Minister of Foreign Affairs of Manchukuo
- In office September 1942 – April 1944
- Monarch: Puyi
- Preceded by: Wei Huangzhang [zh; ja]
- Succeeded by: Ruan Zhenduo

Personal details
- Born: 1896 Liaoyang Liaoning Province, Empire of China
- Died: unknown unknown
- Citizenship: Manchukuo
- Alma mater: Harbin Higher Commercial School

= Li Shaogeng =

Chinese politician

Li Shaogeng (李紹庚 (李绍庚, Lǐ Shàogēng); Hepburn: Ri Shōkō; b. 1896), was a politician in the early Republic of China who subsequently served in a number of cabinet posts of Manchukuo.

==Biography==
A native of Liaoyang Liaoning Province, Li graduated from the Harbin Higher Commercial School. He subsequently served in local government, and various posts under Fengtian clique warlord, Zhang Zuolin. He was also sent as envoy from Manchuria to Vladivostok from March–September 1927. In 1931, he became a director of the Chinese Eastern Railway.

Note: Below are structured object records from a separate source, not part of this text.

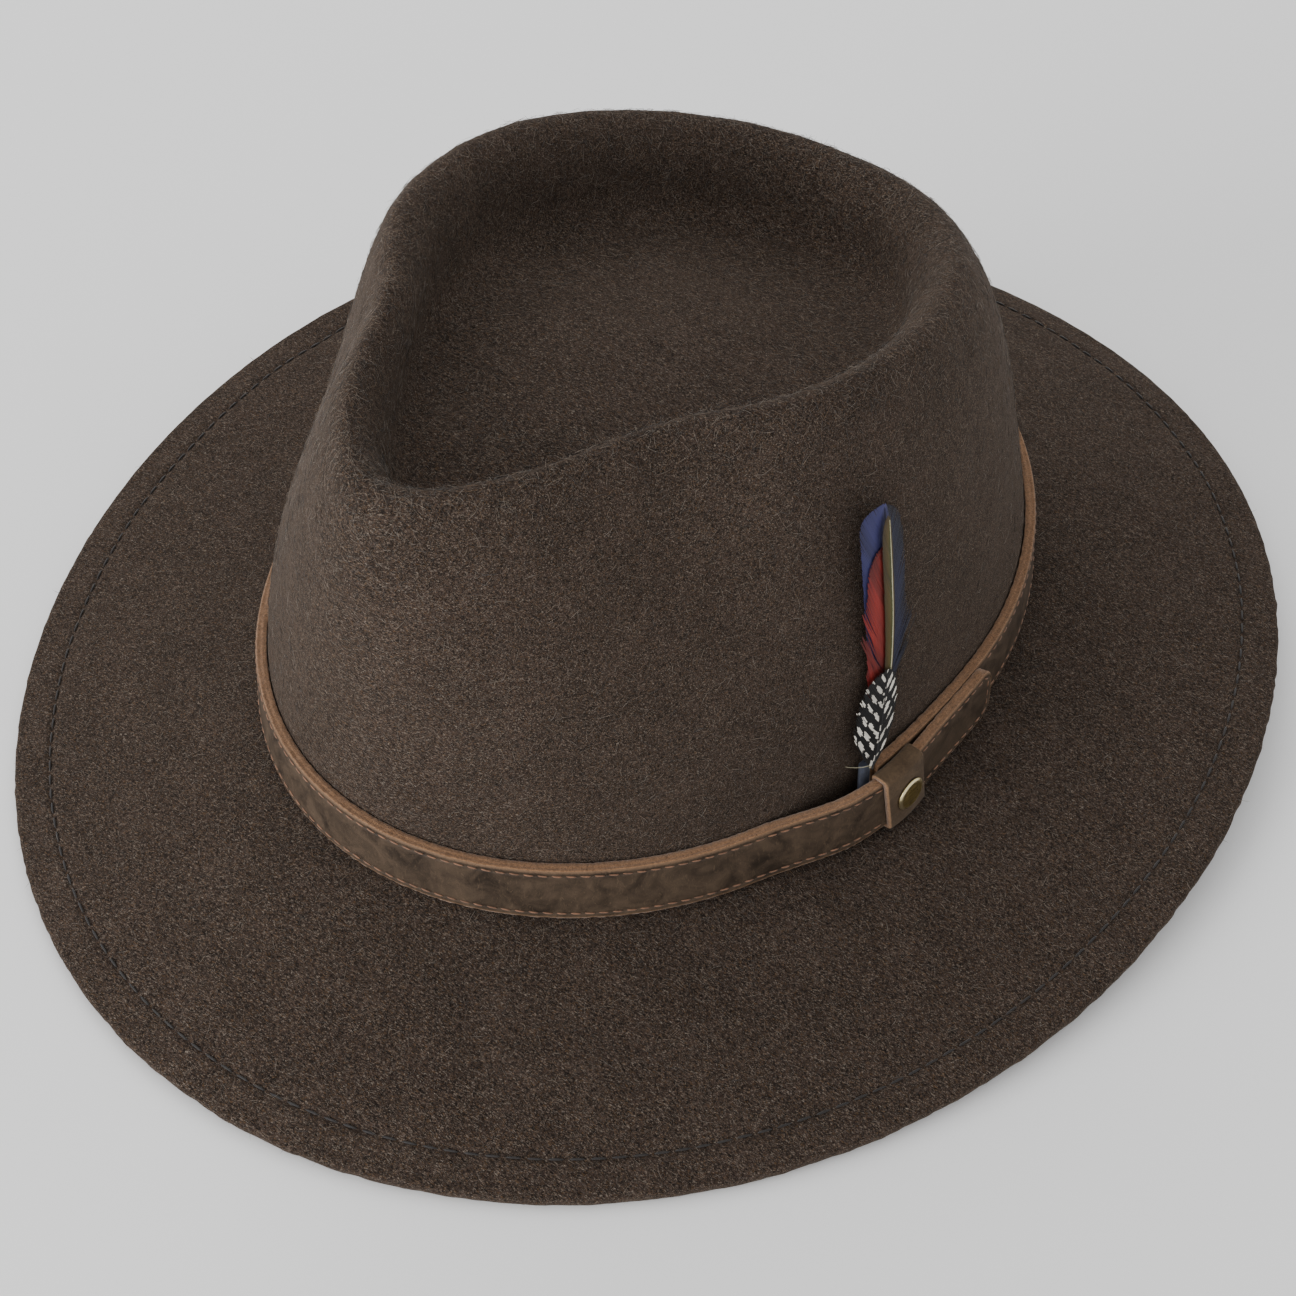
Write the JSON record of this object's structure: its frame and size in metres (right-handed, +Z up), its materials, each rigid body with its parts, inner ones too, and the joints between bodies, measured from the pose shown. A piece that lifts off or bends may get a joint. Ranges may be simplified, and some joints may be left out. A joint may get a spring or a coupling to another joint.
{
  "type": "fedora hat",
  "caption": "Felt fedora with a teardrop crown, wide stitched brim, leather band with keeper and rivet, feather trim and leather sweatband.",
  "frame": {"origin": "under the middle of the brim, on the surface that the hat rests on", "axes": "+Z up, front of the hat faces -Y, wearer's left is +X"},
  "size_m": [0.2958, 0.3414, 0.1305],
  "materials": {
    "felt": "matt melange wool felt",
    "felt_thread": "matt sewing thread",
    "band_leather": "oiled pull-up leather with raw tan edges",
    "band_thread": "waxed tan thread",
    "keeper_leather": "taupe nubuck with raw tan edges",
    "antique_brass": "antique brass, brushed",
    "blue_feather": "dyed feather",
    "navy_feather": "dyed feather",
    "red_feather": "dyed feather",
    "olive_feather": "dyed feather with pale quill",
    "guinea_feather": "black feather with white spots",
    "binding_thread": "slate blue wrapped thread",
    "quill": "pale horn",
    "sweat_leather": "smooth brown leather",
    "reed": "plastic reed",
    "tape": "woven cotton tape"
  },
  "bodies": {
    "hat": {"felt_body": "felt", "brim_stitching": "felt_thread", "hat_band": "band_leather", "band_stitching": "band_thread", "keeper_loop": "keeper_leather", "rivet_cap": "antique_brass", "rivet_post": "antique_brass", "rivet_back": "antique_brass", "sweatband": "sweat_leather", "sweatband_back_patch": "sweat_leather", "sweatband_reed": "reed", "sweatband_tape": "tape", "sweatband_stitching": "felt_thread"},
    "feather_trim": {"feather_blue_left": "blue_feather", "feather_blue_right": "navy_feather", "feather_red": "red_feather", "feather_green": "olive_feather", "feather_guinea": "guinea_feather", "feather_binding": "binding_thread", "feather_quills": "quill"}
  },
  "joints": [
    {"name": "feather_pull", "type": "slide", "parent": "hat", "child": "feather_trim", "axis": [-0.09, 0.115, 0.9893], "range_m": [0, 0.018]}
  ]
}
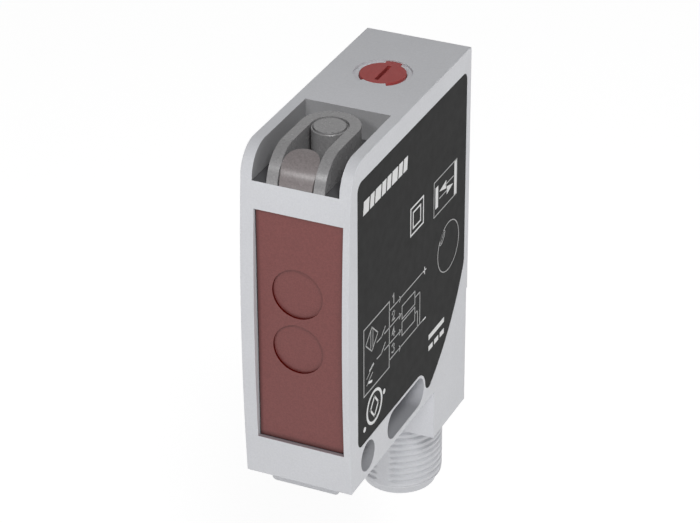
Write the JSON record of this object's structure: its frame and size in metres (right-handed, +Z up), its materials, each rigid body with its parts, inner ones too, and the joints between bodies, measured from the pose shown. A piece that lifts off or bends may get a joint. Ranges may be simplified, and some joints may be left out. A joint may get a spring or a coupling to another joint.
{
  "type": "photoelectric sensor",
  "caption": "Block-shaped photoelectric sensor with a front window, a top range adjuster, cross mounting holes and an M12 plug that points down.",
  "frame": {"origin": "on the axis of the round front mounting hole, at mid-width of the housing", "axes": "+Z up, away from the connector; -Y out of the front window; +X out of the labelled side"},
  "size_m": [0.015, 0.0396, 0.066],
  "materials": {
    "housing_metal": "fine satin light grey coating on die-cast metal",
    "black_rubber": "matte black rubber",
    "label_film": "matte dark grey film with white print",
    "red_window": "dark red filter plastic, satin",
    "black_sealant": "dark sealant",
    "black_plastic": "matte black moulded plastic",
    "clear_lens": "clear polished plastic",
    "chip_black": "black chip package",
    "circuit_board": "green solder mask",
    "gold_pin": "gold-plated brass",
    "capacitor_can": "bare aluminium can",
    "led_white": "white LED package",
    "grey_plastic": "matte mid grey plastic",
    "light_guide": "frosted translucent grey plastic",
    "rotor_white": "white plastic",
    "red_plastic": "satin red plastic",
    "flex_lead": "amber film"
  },
  "bodies": {
    "sensor_body": {"housing": "housing_metal", "rear_cover": "housing_metal", "rear_cover_seal": "black_rubber", "side_label": "label_film", "front_window": "red_window", "window_seal": "black_sealant", "lens_carrier": "black_plastic", "emitter_lens": "clear_lens", "receiver_lens": "clear_lens", "emitter_led": "chip_black", "receiver_chip": "chip_black", "optics_board": "circuit_board", "optics_link_pins": "gold_pin", "main_board": "circuit_board", "processor_chip": "chip_black", "driver_chip": "chip_black", "output_transistors": "chip_black", "capacitors": "capacitor_can", "top_board": "circuit_board", "top_link_pins": "gold_pin", "front_indicator_led": "led_white", "rear_indicator_led": "led_white", "indicator_arch": "grey_plastic", "front_light_guide": "light_guide", "rear_light_guide": "grey_plastic", "potentiometer": "black_plastic", "connector_shell": "housing_metal", "contact_insert": "black_plastic", "insert_o_ring": "black_rubber", "contact_pin_1": "gold_pin", "contact_pin_2": "gold_pin", "contact_pin_3": "gold_pin", "contact_pin_4": "gold_pin", "connector_board": "circuit_board", "connector_lead": "flex_lead"},
    "adjuster": {"adjuster_knob": "red_plastic", "potentiometer_rotor": "rotor_white", "knob_o_ring": "black_rubber"}
  },
  "joints": [
    {"name": "range_adjuster", "type": "hinge", "parent": "sensor_body", "child": "adjuster", "pos_m": [0.00004, 0.02142, 0.0442], "axis": [0, 0, 1], "range_deg": [-130, 130]}
  ]
}
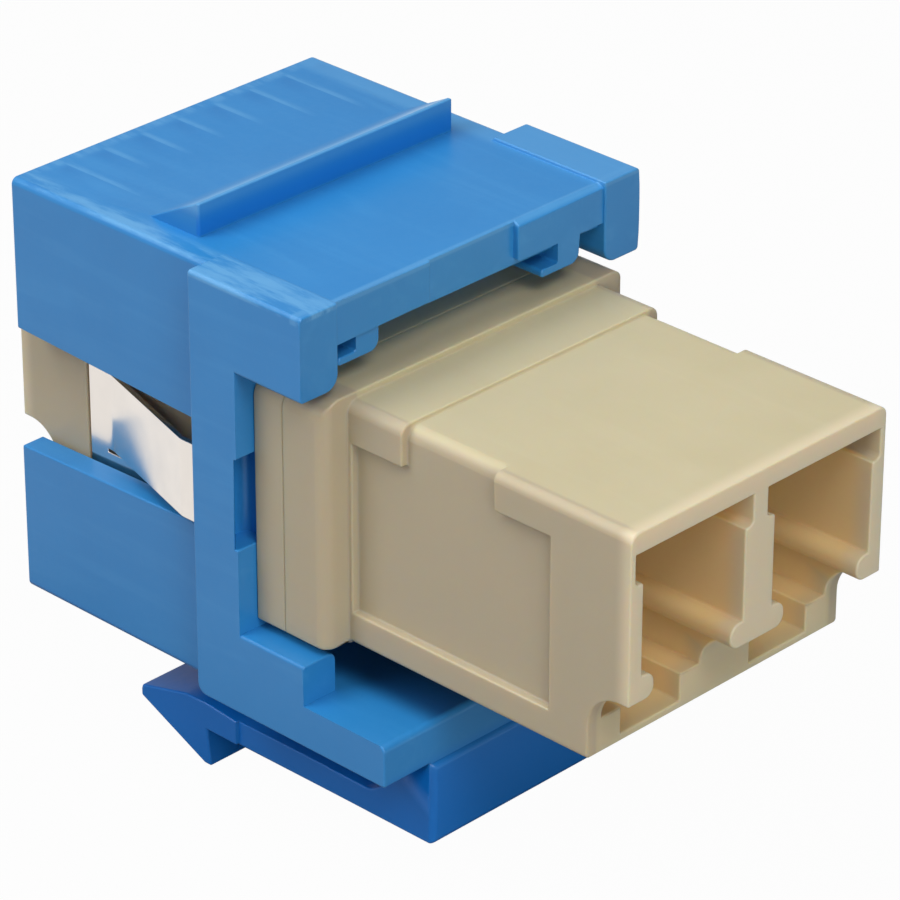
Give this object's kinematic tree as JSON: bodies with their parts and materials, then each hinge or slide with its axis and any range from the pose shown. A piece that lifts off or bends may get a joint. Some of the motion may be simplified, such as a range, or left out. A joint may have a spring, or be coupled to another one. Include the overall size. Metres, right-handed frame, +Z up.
{
  "type": "keystone fibre adapter",
  "caption": "Keystone snap-in duplex fibre adapter: blue moulded housing with a flexing release latch around a beige coupler body that joins latched fibre plugs from both sides.",
  "frame": {"origin": "middle of the stop face, the frame's front face that rests against the wall plate's rear", "axes": "+Y out of the front of the wall plate along the plug axis, +X across the two ports, +Z up with the fixed catch on top and the latch below"},
  "size_m": [0.0162, 0.0286, 0.0216],
  "materials": {
    "blue_moulding": "moulded blue plastic, soft sheen",
    "blue_latch": "moulded blue plastic, soft sheen",
    "beige_rear": "moulded beige plastic, satin",
    "beige_front": "moulded beige plastic, satin",
    "left_ceramic": "white zirconia, ground",
    "right_ceramic": "white zirconia, ground",
    "clip_steel": "bright spring steel strip"
  },
  "bodies": {
    "housing": {"keystone_housing": "blue_moulding", "adapter_rear_half": "beige_rear", "adapter_front_half": "beige_front", "left_alignment_sleeve": "left_ceramic", "right_alignment_sleeve": "right_ceramic", "retaining_clip": "clip_steel"},
    "latch": {"release_latch": "blue_latch"}
  },
  "joints": [
    {"name": "latch_flex", "type": "hinge", "parent": "housing", "child": "latch", "pos_m": [0, -0.0059, -0.0106], "axis": [1, 0, 0], "range_deg": [0, 12], "stiffness_Nm_per_rad": 0.05}
  ]
}
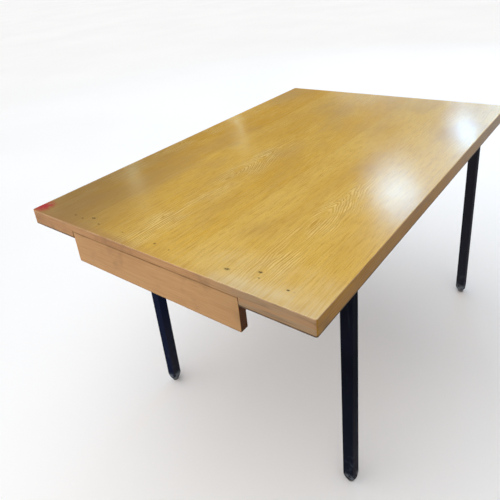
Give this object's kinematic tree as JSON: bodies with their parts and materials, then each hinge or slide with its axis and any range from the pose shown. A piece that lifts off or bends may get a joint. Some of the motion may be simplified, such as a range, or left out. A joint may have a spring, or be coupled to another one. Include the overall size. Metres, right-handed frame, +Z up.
{
  "type": "table with drawer",
  "caption": "Rectangular table with a thick-edged veneered wooden top, a small drawer let into one short edge, and a square-tube steel frame with round-ended legs",
  "frame": {"origin": "on the floor under the middle of the rectangular top", "axes": "+Z up, the length of the top runs along Y, and the drawer opens towards -Y"},
  "size_m": [0.8, 1.2, 0.74],
  "materials": {
    "face_veneer": "satin varnish",
    "edge_wood": "satin varnish",
    "board_wood": "bare",
    "drawer_wood": "bare",
    "panel_board": "bare",
    "frame_enamel": "blue-black gloss enamel, worn",
    "glide_grey": "matt grey",
    "screw_steel": "plain steel"
  },
  "bodies": {
    "table": {"top_veneer": "face_veneer", "front_edge_strip": "edge_wood", "rear_edge_strip": "edge_wood", "left_edge_strip": "edge_wood", "right_edge_strip": "edge_wood", "core_board": "board_wood", "backing_veneer": "board_wood", "left_bearer": "board_wood", "right_bearer": "board_wood", "front_bearer": "board_wood", "middle_bearer": "board_wood", "rear_bearer": "board_wood", "left_runner": "board_wood", "right_runner": "board_wood", "stop_strip": "board_wood", "left_rail": "frame_enamel", "right_rail": "frame_enamel", "front_rail": "frame_enamel", "rear_rail": "frame_enamel", "front_left_leg": "frame_enamel", "front_right_leg": "frame_enamel", "rear_left_leg": "frame_enamel", "rear_right_leg": "frame_enamel", "fixing_tabs": "frame_enamel", "front_left_glide": "glide_grey", "front_right_glide": "glide_grey", "rear_left_glide": "glide_grey", "rear_right_glide": "glide_grey", "frame_screws": "screw_steel", "runner_screws": "screw_steel", "stop_screws": "screw_steel"},
    "drawer": {"drawer_front": "edge_wood", "drawer_left_side": "drawer_wood", "drawer_right_side": "drawer_wood", "drawer_back": "drawer_wood", "drawer_bottom": "panel_board", "left_cleat": "drawer_wood", "right_cleat": "drawer_wood", "drawer_dowels": "drawer_wood", "cleat_screws": "screw_steel", "back_screws": "screw_steel"}
  },
  "joints": [
    {"name": "drawer_slide", "type": "slide", "parent": "table", "child": "drawer", "axis": [0, -1, 0], "range_m": [0, 0.1585]}
  ]
}
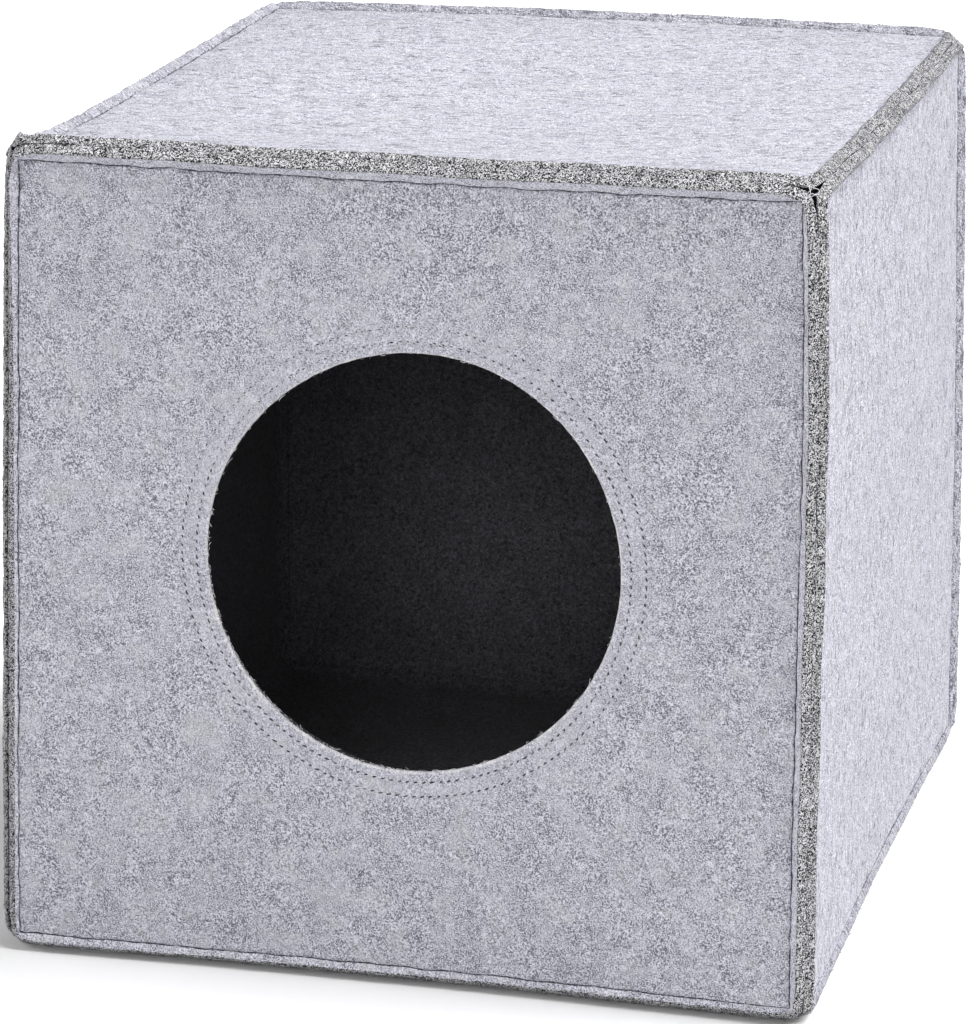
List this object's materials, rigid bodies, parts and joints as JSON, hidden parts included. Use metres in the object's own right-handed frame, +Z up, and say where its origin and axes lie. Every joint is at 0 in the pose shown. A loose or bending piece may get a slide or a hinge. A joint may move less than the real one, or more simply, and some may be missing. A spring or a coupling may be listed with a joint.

Following the establishment of Manchukuo, Li continued to work for the Chinese Eastern Railway, rising to the post of Chairman of the Board of Directors and President. In March 1935 he accepted the post of Minister of Transportation for Manchukuo – a post which he held to December 1942. From September 1942 to April 1944, Li also held the post of Foreign Minister of Manchukuo. In April 1945, Li was appointed as special envoy to the Wang Jingwei Government.

Following the Soviet invasion of Manchuria, Li went into hiding. His subsequent fate is unknown.